De minha parte, na última fila do teatro,
espero ansiosa para que o espetáculo comece prestando atenção às performances
no palco e à outra- a da plateia. Início do espetáculo: os artistas estão sobre
as mesas, um vídeo projeta-se no ciclorama, adiantando alguns dos temas da
peça. Barulho total e os artistas, de fato, corajosamente concentrados em fazer seu trabalho, seguem imersos
nesta polifonia de tudo.
Inicia-se o solo da bailarina chinesa na
boca de cena. Um comentário estala à minha frente: ¨_ Um nóia! olha.” Este
seria um dos muitos dentre os enunciados por garotos e garotas, literalmente,
me rodeando, movendo-se sem parar atrás e à frente de minha fileira.
Atrás de mim, algumas professoras também conversavam incessantemente entre si,
mas calam-se quando lhes peço - por favor e, pelo menos entre elas - um pouco
de silêncio.
Quais os outros comentários de que me
lembro? Quando uma música mais percussiva se inicia: “_ O demônio !!”,
quando pas de deux mais próximos ao solo: “ _ Capoeira!”, quando uma
moça e um moço dançam juntos: “_ Estão transando!”, e, quando, ao final da
obra, uma das bailarinas aparece de costas e sem blusa ou top – o que
insinuaria uma nudez de seu torso : “_ Gostosa!”.
Comentários que vão aos poucos traduzindo –
em voz bem alta- uma possível interpretação do que aqueles jovens, naquele
momento, tentam decifrar do espetáculo, à semelhança do que ocorre em muitas
das plateias do mundo.
Quando em face de um objeto inaugural
(muitos daqueles jovens jamais tinham visto qualquer espetáculo de dança), buscamos
em nosso repertório, seja ele qual for, traduções para o que estamos
assistindo. Entretanto, em certos circuitos onde a plateia conjuga a língua do
“bem comportar-se frente a um espetáculo”, estes comentários são pensados e não
articulados em voz alta.
Não creio que meninos de outras situações
socioculturais não busquem conteúdos em seus repertórios para “explicar” o
que acontece no palco. Entretanto, talvez não os partilhem com tanto
alarde, digamos assim.
Ao final, a plateia da Brasilândia calou-se
em algum momento, nesta dupla performance entre palco e plateia?

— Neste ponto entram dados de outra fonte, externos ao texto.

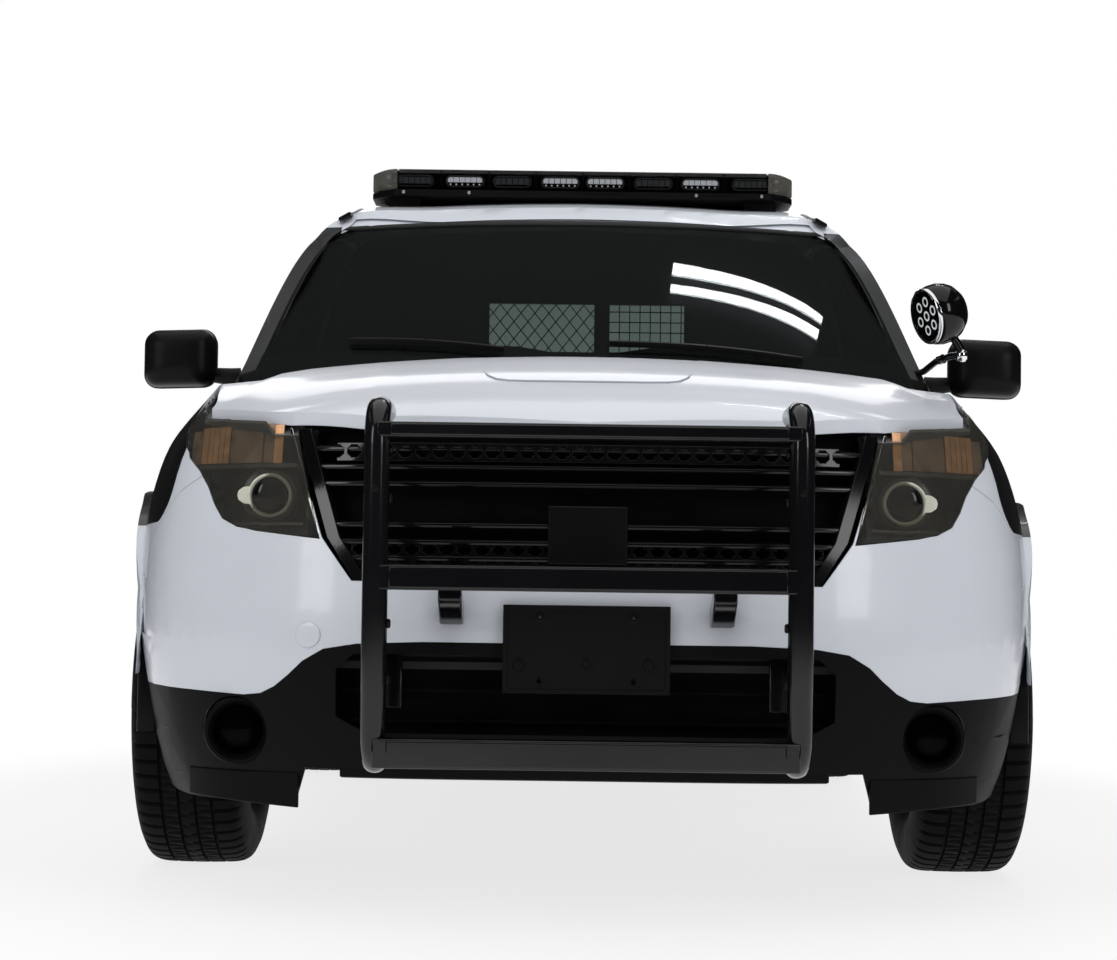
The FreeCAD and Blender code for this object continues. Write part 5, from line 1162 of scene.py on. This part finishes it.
for turn, reach in [(t, 36.0) for t in turns(6)] + [(0.0, 0.0)]:
    centre = SPOT_FACE + (across * math.cos(turn) + upright * math.sin(turn)) * reach
    spot_dies.lathe([(-6, 13), (-1, 13), (0, 10), (-3, 4), (-3, 0.5)], centre, SPOT_AXIS, 16)
spot_arm.tube([(838, 640, 1188), (868, 600, 1196), (884, 500, 1212), (912, 452, 1221), (936, 444, 1223)], 8.5, 12)
spot_arm.tube([(938, 443, 1222), (934, 442, 1240), (920, 441, 1262), (905, 440, 1285)], 10.5)
spot_joint.lathe([(-15, 6), (-13, 12), (-6, 15.5), (6, 15.5), (13, 12), (15, 6)], (938, 443, 1222), (0.3, 0, 1), 24)
spot_joint.lathe([(-8, 8), (-8, 12), (8, 12), (8, 8)], (893, 478, 1215), (0.5, -0.85, 0.15), 20, True)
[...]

Sim, pelo que pude observar, quando os
bailarinos dançavam em grupos maiores de interpretes, estabelecendo-se danças
de conjunto. Isto é também um padrão entre muitas das plateias de jovens e
crianças do Brasil e de outros lugares do mundo, em que tive a oportunidade de
trabalhar, em quadros semelhantes a este, como no México, Argentina e França.
Quanto mais gente temos dançando em cena, mais um silêncio
de palavras vai se organizando na plateia. É como se uma massa de
informações corporais demandasse um tipo de atenção mais focada e coletiva de
uma outra “massa”, aquela que sentada assiste, em percepção continua o
que se dança/interpreta/representa/apresenta.
Enfim: a plateia performática da Vila
Brasilândia foi um laboratório (intenso e atabalhoado) de percepção e
interpretação de dança, ali no “vivo do assunto”, entre todos. Nele, os jovens
artistas do Biblioteca do Corpo, conduziram o espetáculo “com a mão no leme, pé no furacão”, de maneira profissional, como uma companhia
de dança apaixonada pelo que fazia.
O espetáculo “Das tripas, coração”, ali
sendo dançado nos cafundós da cidade de São Paulo estava em um dos seus lugares
certos, como o estivera no palco do SESC Vila Mariana, como estaria
em outro palco da cidade de Jacareí. Fundamental experiência, para
os que nunca tinham visto dança, mas também para aqueles que muito ou pouco já
tinham visto. Uma experiência em arte, modificadora, no vai-e-vem
perceptivo de simbologia viva entre aqueles nela envolvidos.